======== ENTRIES PROVIDED
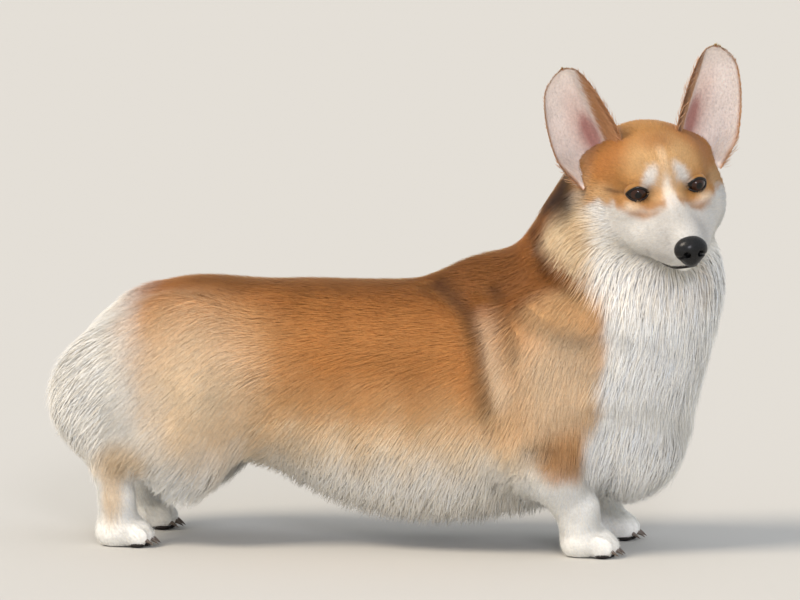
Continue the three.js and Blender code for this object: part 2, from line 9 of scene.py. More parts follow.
import bpy
import numpy as np
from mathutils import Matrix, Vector


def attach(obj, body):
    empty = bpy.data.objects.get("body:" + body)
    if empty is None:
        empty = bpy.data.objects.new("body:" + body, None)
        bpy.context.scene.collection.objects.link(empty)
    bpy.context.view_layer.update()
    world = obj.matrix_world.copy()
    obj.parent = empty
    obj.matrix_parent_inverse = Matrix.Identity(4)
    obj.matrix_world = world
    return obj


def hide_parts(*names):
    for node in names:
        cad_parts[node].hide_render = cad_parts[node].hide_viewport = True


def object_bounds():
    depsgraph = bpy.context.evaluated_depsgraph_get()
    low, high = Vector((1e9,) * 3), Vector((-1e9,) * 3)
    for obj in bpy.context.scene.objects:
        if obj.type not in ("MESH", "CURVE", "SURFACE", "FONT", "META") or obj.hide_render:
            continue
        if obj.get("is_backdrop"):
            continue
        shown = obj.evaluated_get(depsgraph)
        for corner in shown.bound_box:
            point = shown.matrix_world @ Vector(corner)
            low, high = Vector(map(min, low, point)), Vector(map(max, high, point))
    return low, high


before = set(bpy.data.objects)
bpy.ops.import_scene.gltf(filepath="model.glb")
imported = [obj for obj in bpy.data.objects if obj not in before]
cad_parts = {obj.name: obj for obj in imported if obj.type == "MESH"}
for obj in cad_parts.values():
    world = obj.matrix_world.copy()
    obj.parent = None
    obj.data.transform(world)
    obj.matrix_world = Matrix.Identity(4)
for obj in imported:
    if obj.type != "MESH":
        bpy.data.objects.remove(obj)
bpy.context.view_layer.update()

ORIGIN = np.array([5.18, 3.75, 0.0])  # where the dog's own frame has its origin in the row's frame, in mm

# Sizes of the solids that the looks are built round, in mm. Those of the eye, nose and ear are in the head's frame
BACK_Z = 268
HALF_CHEST = 108
LEG_Y = 67
FORE_X = 196
HOCK_X = -280
EYE_RADIUS = 12
EYE_AT = (-2.0, 29.5, 0.0)
NOSE_X = 76
TOES = (-1.5, -0.5, 0.5, 1.5)  # the four toes of a foot, counted in toes from its middle
TOE_GAP = 10.5
EAR_ROOT = np.array([-54.0, 58.0, 22.0])
EAR_TIP = np.array([-73.0, 79.5, 114.0])
HEAD_AT = np.array([278.2, -58.0, 370.0])


# ---------------------------------------------------------------- Small helpers

def linear(code):
    """The linear RGB of an sRGB hex colour."""
    value = np.array([int(code[i:i + 2], 16) for i in (1, 3, 5)]) / 255
    return np.where(value <= 0.04045, value / 12.92, ((value + 0.055) / 1.055) ** 2.4)


def smooth(value, low, high):
    """0 up to low, 1 from high on, and an S between them."""
    t = np.clip((value - low) / (high - low), 0, 1)
    return t * t * (3 - 2 * t)


def fade(value, low, high):
    """1 up to low, 0 from high on, and an S between them."""
    return 1 - smooth(value, low, high)


def unit(vectors):
    """Each row at length 1."""
    return vectors / np.maximum(np.linalg.norm(vectors, axis=-1, keepdims=True), 1e-9)


def dot(a, b):
    """The dot product of each row of a with that of b, kept as a column."""
    return np.sum(a * b, axis=-1, keepdims=True)


def ways(*parts):
    """Three arrays or numbers as the columns of one array, a way in each row."""
    return np.stack(np.broadcast_arrays(*parts), axis=-1)


def mix(a, b, share):
    """Each row of a and b together, with that share of b."""
    return a * (1 - share[:, None]) + share[:, None] * b


def turning(axis, degrees):
    """The matrix that turns about an axis, 0 for x, 1 for y, 2 for z."""
    c, s = math.cos(math.radians(degrees)), math.sin(math.radians(degrees))
    i, j = [(1, 2), (2, 0), (0, 1)][axis]
    matrix = np.eye(3)
    matrix[i, i], matrix[i, j], matrix[j, i], matrix[j, j] = c, -s, s, c
    return matrix


HEAD_TURN = turning(2, -62.8) @ turning(1, 12.5) @ turning(0, 7.0)


def from_head(points):
    """Points of the head's frame in the dog's."""
    return points @ HEAD_TURN.T + HEAD_AT


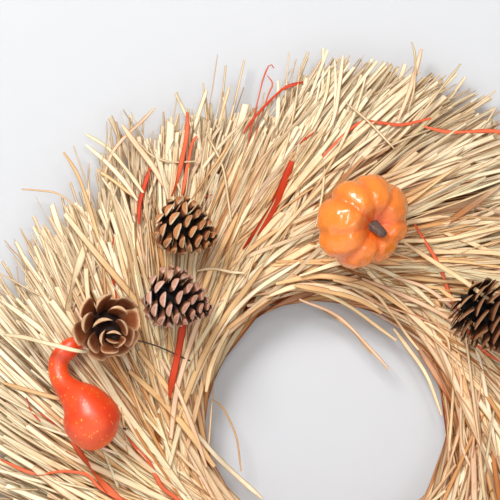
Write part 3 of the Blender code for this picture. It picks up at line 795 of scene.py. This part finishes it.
def pumpkin(k, centre, direction, radius, roll):
    m = turned(direction, roll)
    b = Build()
    n, sides = 64, 144
    lat = np.linspace(0.012, math.pi - 0.012, n)
    around = np.linspace(0, 2 * math.pi, sides, endpoint=False)
    L, A = np.meshgrid(lat, around, indexing="ij")
    flat = np.sin(L)
    level = np.cos(L)
    warp = A + 0.045 * np.sin(3 * A + 0.7 + k) + 0.03 * np.sin(5 * A + 2.0 * k)
    ridge = np.sqrt(np.sin(4 * warp) ** 2 + 0.05) - 0.12
    groove = np.exp(-((ridge / 0.50) ** 2)) * (0.80 + 0.20 * np.sin(3 * A + k))
    lobe_size = 1 + 0.035 * np.sin(2 * A + 1.3 * k) + 0.03 * np.sin(warp * 4 / 2.0 + 0.4)
    rib = lobe_size * (1 - (0.085 * groove + 0.035 * (1 - ridge)) * np.clip(flat * 1.3, 0, 1))
    out = (np.abs(flat) ** 0.92) * rib * radius
    dimple = np.where(level > 0, 0.42, 0.30) * np.exp(-((flat / 0.36) ** 2))
    z = level * 0.72 * radius * (1 - dimple) * (1 - 0.075 * groove * np.clip(flat * 1.4, 0, 1))
    local = np.stack([np.cos(A) * out, np.sin(A) * out, z], axis=-1).reshape(-1, 3)
    r3 = np.random.default_rng(70 + k)
    lump = np.zeros(len(local))
    for _ in range(16):
        wave = unit(r3.normal(0, 1, 3)) * (2 * math.pi / r3.uniform(7.0, 12.0))
        lump += np.sin(local @ wave + r3.uniform(0, 2 * math.pi)) * 0.085
    local = (local + unit(local) * lump[:, None]) * MM
    verts = local[:, :] @ m.T + centre
    # the tint is darker and redder in the grooves and round the stem dimple and the base
    deep = np.clip(groove * 0.40 + np.exp(-((flat / 0.34) ** 2)) * 0.85, 0, 1)[..., None]
    tint = (srgb(253, 140, 46) * (1 - deep) + srgb(228, 78, 14) * deep).reshape(-1, 3)
    # rings must run so that the faces look out
    order = np.arange(n * sides).reshape(n, sides)[::-1].ravel()
    grid_shell(b, verts[order], n, sides, tint[order])
    piece = b.make(f"pumpkin_lobes_{k}", PUMPKIN_MAT, 70)
    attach(piece, "wreath")
    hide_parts(f"pumpkin_{k}")
    # the stem: fluted, flared at its foot, bent over and cut off at the top
    b = Build()
    n, sides = 22, 36
    t = np.linspace(0, 1, n)
    base = 0.72 * radius * 0.57
    path = np.stack([2.6 * t**1.6, -1.2 * t**1.6, base - 1.4 + 9.6 * t], axis=1)
    size = np.interp(t, [0, 0.12, 0.35, 0.8, 0.94, 1.0], [7.0, 5.6, 4.6, 4.0, 3.5, 2.4])
    a = np.linspace(0, 2 * math.pi, sides, endpoint=False)
    verts = []
    for i in range(n):
        flute = 1 + 0.10 * np.cos(5 * a + 0.9 * t[i]) * (1.3 - t[i]) + 0.03 * np.cos(11 * a)
        rr = size[i] * flute
        verts.append(np.stack([path[i, 0] + rr * np.cos(a), path[i, 1] + 0.82 * rr * np.sin(a), np.full(sides, path[i, 2])], axis=1))
    verts = np.concatenate(verts) * MM @ m.T + centre
    lean = (np.repeat(t, sides) ** 1.3)[:, None] * np.array([[1.2, 0.0, -5.2]]) * MM * (1.0 if k == 1 else -1.0)
    verts = verts + lean
    grid_shell(b, verts, n, sides, np.repeat(srgb(108, 70, 50)[None, :], n * sides, axis=0))
    stem = b.make(f"pumpkin_stalk_{k}", STEM_MAT, 60)
    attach(stem, "wreath")
    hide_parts(f"pumpkin_stem_{k}")


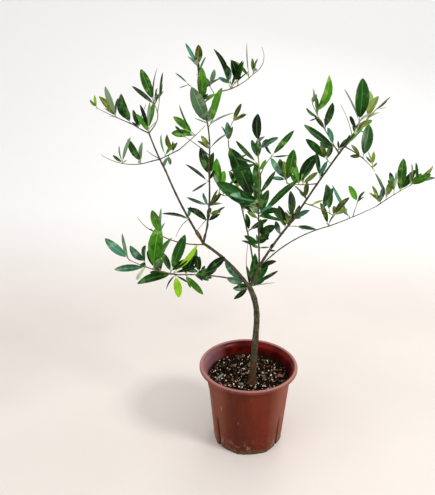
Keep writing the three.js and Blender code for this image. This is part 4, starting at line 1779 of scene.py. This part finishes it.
================
● **EXERCISE PROMPT**: Restate word for word only the lines running from the beginning of the data to the line holding "low, high = Vector((1e9,)", both included.

● **OUTPUT BELOW**:
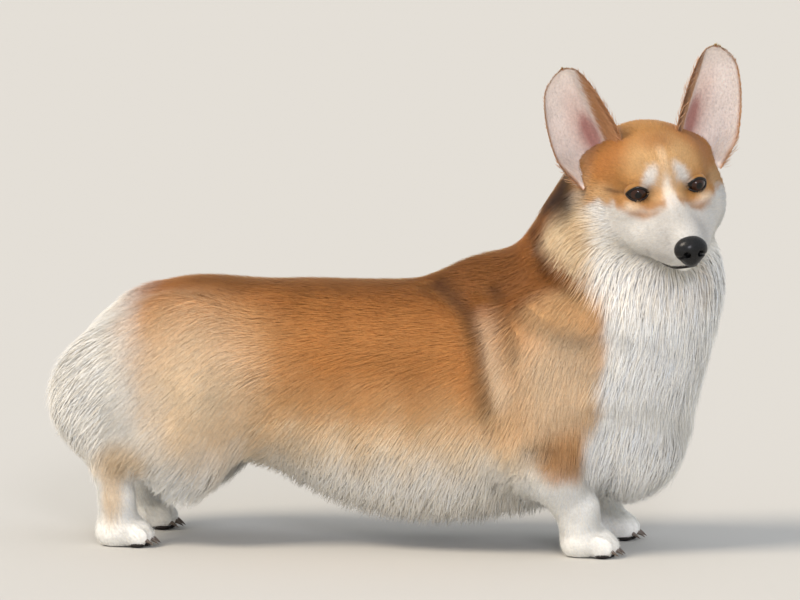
Continue the three.js and Blender code for this object: part 2, from line 9 of scene.py. More parts follow.
import bpy
import numpy as np
from mathutils import Matrix, Vector


def attach(obj, body):
    empty = bpy.data.objects.get("body:" + body)
    if empty is None:
        empty = bpy.data.objects.new("body:" + body, None)
        bpy.context.scene.collection.objects.link(empty)
    bpy.context.view_layer.update()
    world = obj.matrix_world.copy()
    obj.parent = empty
    obj.matrix_parent_inverse = Matrix.Identity(4)
    obj.matrix_world = world
    return obj


def hide_parts(*names):
    for node in names:
        cad_parts[node].hide_render = cad_parts[node].hide_viewport = True


def object_bounds():
    depsgraph = bpy.context.evaluated_depsgraph_get()
    low, high = Vector((1e9,) * 3), Vector((-1e9,) * 3)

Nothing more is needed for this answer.